I still say Hamilton eventually stays in Texas but he's looking for more than the three-year offer the Rangers currently have for him. Potential suitors are wary of his age and his history of substance abuse, both factors that make a longterm deal a big risk. Teams such as the Dodgers, Brewers, Red Sox and Phillies should be among the interested. Greinke will likely get big-money offers from both the Angels and Dodgers, as well as the Nationals.
Another big story will be what the Mets decide to do with R.A. Dickey, who is a Nashville native. The Cy Young winner is next in line after David Wright agreed to an eight-year, $138-million deal early Friday morning. But Dickey is 38 and the Mets aren't likely to go past three years with him, and maybe only two. The defending champion Giants also are looking to make new deals with Marco Scutaro and Angel Pagan.

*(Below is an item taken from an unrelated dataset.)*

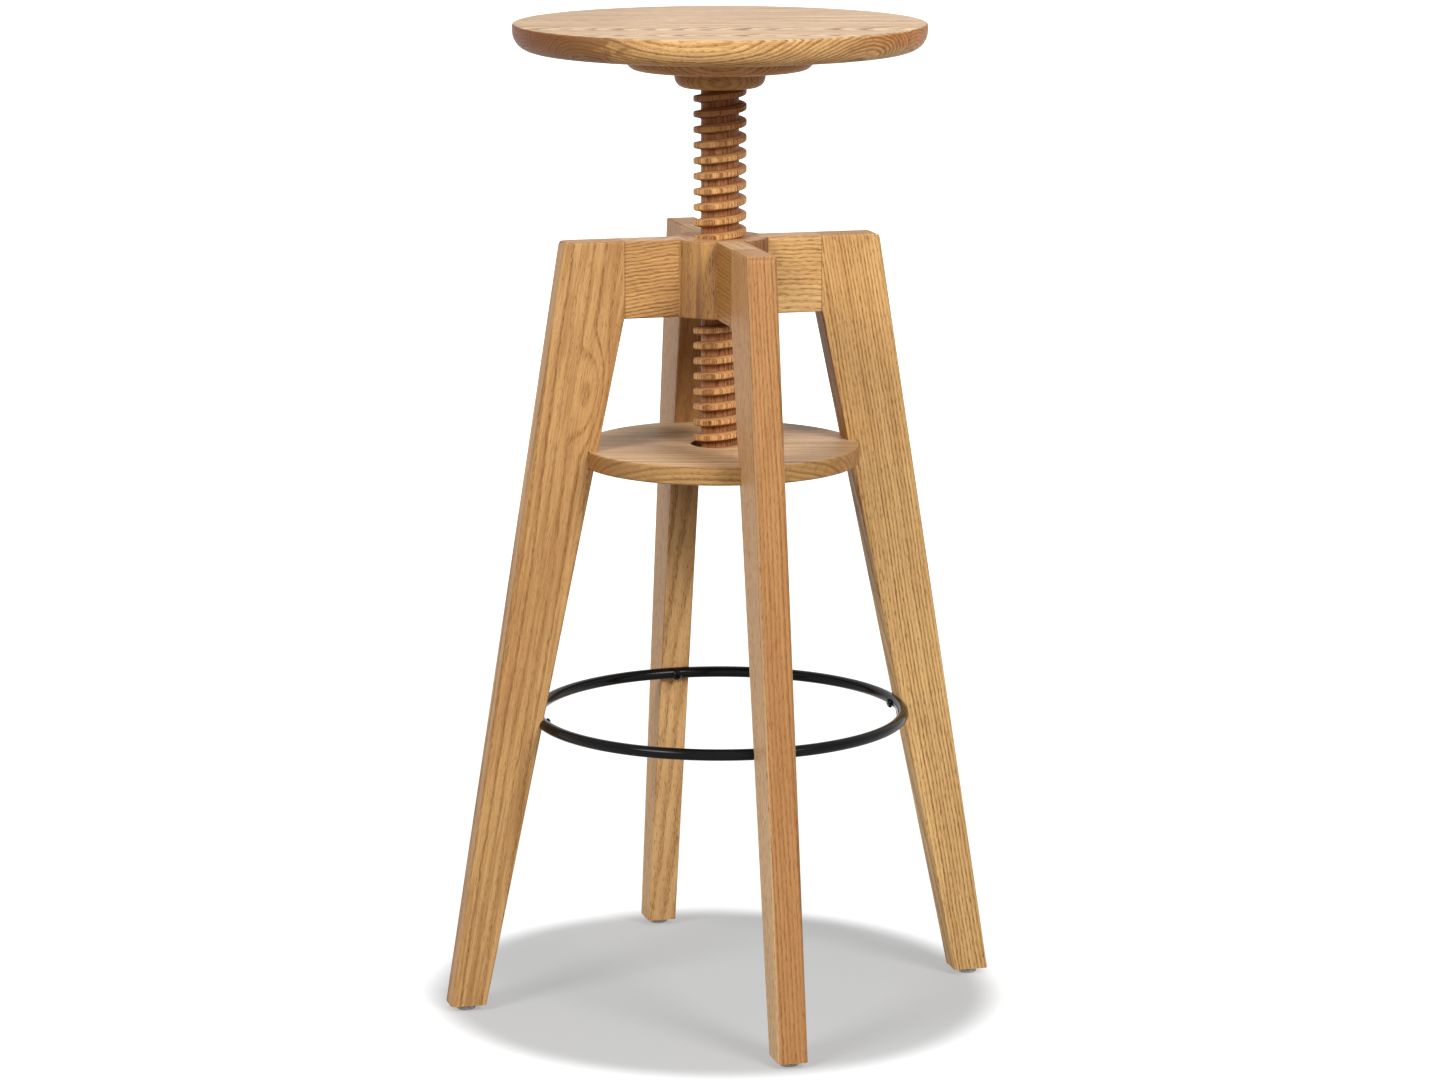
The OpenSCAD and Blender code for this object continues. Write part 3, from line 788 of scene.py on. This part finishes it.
# Air: white to look at, and a soft light all round
airLight = 0.20
world = bpy.data.worlds.new("studioAir")
bpy.context.scene.world = world
world.use_nodes = True
air = world.node_tree
backdrop = air.nodes["Background"]
backdrop.inputs["Color"].default_value = (1, 1, 1, 1)
airStrength = calc(air, "ADD", calc(air, "MULTIPLY", seenRays(air), 1.0 - airLight), airLight)
air.links.new(airStrength, backdrop.inputs["Strength"])

# Lamps, with their size in metres
lamps = {
    "overhead": {"spot": (0.0, 0.0, 3.1), "aim": (0, 0, 0), "size": 0.16, "watts": 8.0},
    "left": {"spot": (-2.71, -1.79, 2.53), "aim": (0, 0, 0.5), "size": 1.4, "watts": 91.0},
    "right": {"spot": (1.29, -2.98, 2.53), "aim": (0, 0, 0.5), "size": 1.4, "watts": 106.0},
}
for name, lamp in lamps.items():
    lampData = bpy.data.lights.new(name + "Lamp", "AREA")
    lampData.shape = "DISK"
    lampData.size = lamp["size"]
    lampData.energy = lamp["watts"]
    lampObject = bpy.data.objects.new(name + "Lamp", lampData)
    bpy.context.scene.collection.objects.link(lampObject)
    lampObject.location = lamp["spot"]
    ray = Vector(lamp["aim"]) - Vector(lamp["spot"])
    lampObject.rotation_euler = ray.to_track_quat("-Z", "Y").to_euler()

# Camera
cameraLook = {
    "distance": 3.8557,           # level distance from the stool's axis
    "height": 1.1455,
    "tilt": -11.0996,             # degrees, downwards
    "focal": 4708.4,              # in the photograph's pixels
    "imageWidth": 1440,
    "sensor": 36.0,               # millimetres
}
cameraData = bpy.data.cameras.new("camera")
cameraData.sensor_width = cameraLook["sensor"]
cameraData.lens = cameraLook["focal"] / cameraLook["imageWidth"] * cameraLook["sensor"]
camera = bpy.data.objects.new("camera", cameraData)
bpy.context.scene.collection.objects.link(camera)
camera.location = -viewAway * cameraLook["distance"] + upright * cameraLook["height"]
camera.rotation_euler = (math.radians(90 + cameraLook["tilt"]), 0, viewTurn)
bpy.context.scene.camera = camera
bpy.context.scene.view_settings.view_transform = "Standard"
print("floor, lamps and camera placed")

The Yankees got plenty done before the meetings by re-signing Andy Pettitte, Mariano Rivera and Hiroki Kuroda and the Nationals' trade with the Twins for Denard Span on Thursday is also a significant offseason move. He will fill out the outfield with Jayson Werth and Bryce Harper.
Buehrle a WNYer?
New Blue Jays pitcher Mark Buehrle is a dog lover and has a a 2-year-old American Staffordshire Terrier named Slater. The problem? Pit bulls are banned in Ontario. They were banned in Dade County, Florida as well but Buehrle simply lived in neighboring Broward County last year.
Buehrle and his wife are likely to work with animal rights groups in an effort to loosen Ontario pit bull regulations but in the interim may have to live elsewhere while playing with the Jays next season.
“That could happen,” Jays GM Alex Anthopoulos told Toronto reporters last week. “It could be Niagara Falls, I'm not sure. There could be some changes to the laws in April. I'm not well-versed in that. They're looking at their options, but they're going to work through it.”
If I'm Buehrle and there's no way Ontario will accommodate the dog, I would set up my family's residence just across the bridge in Lewiston. Former Niagara basketball coach Jack Armstrong has lived there while working in radio and television in Toronto for many years.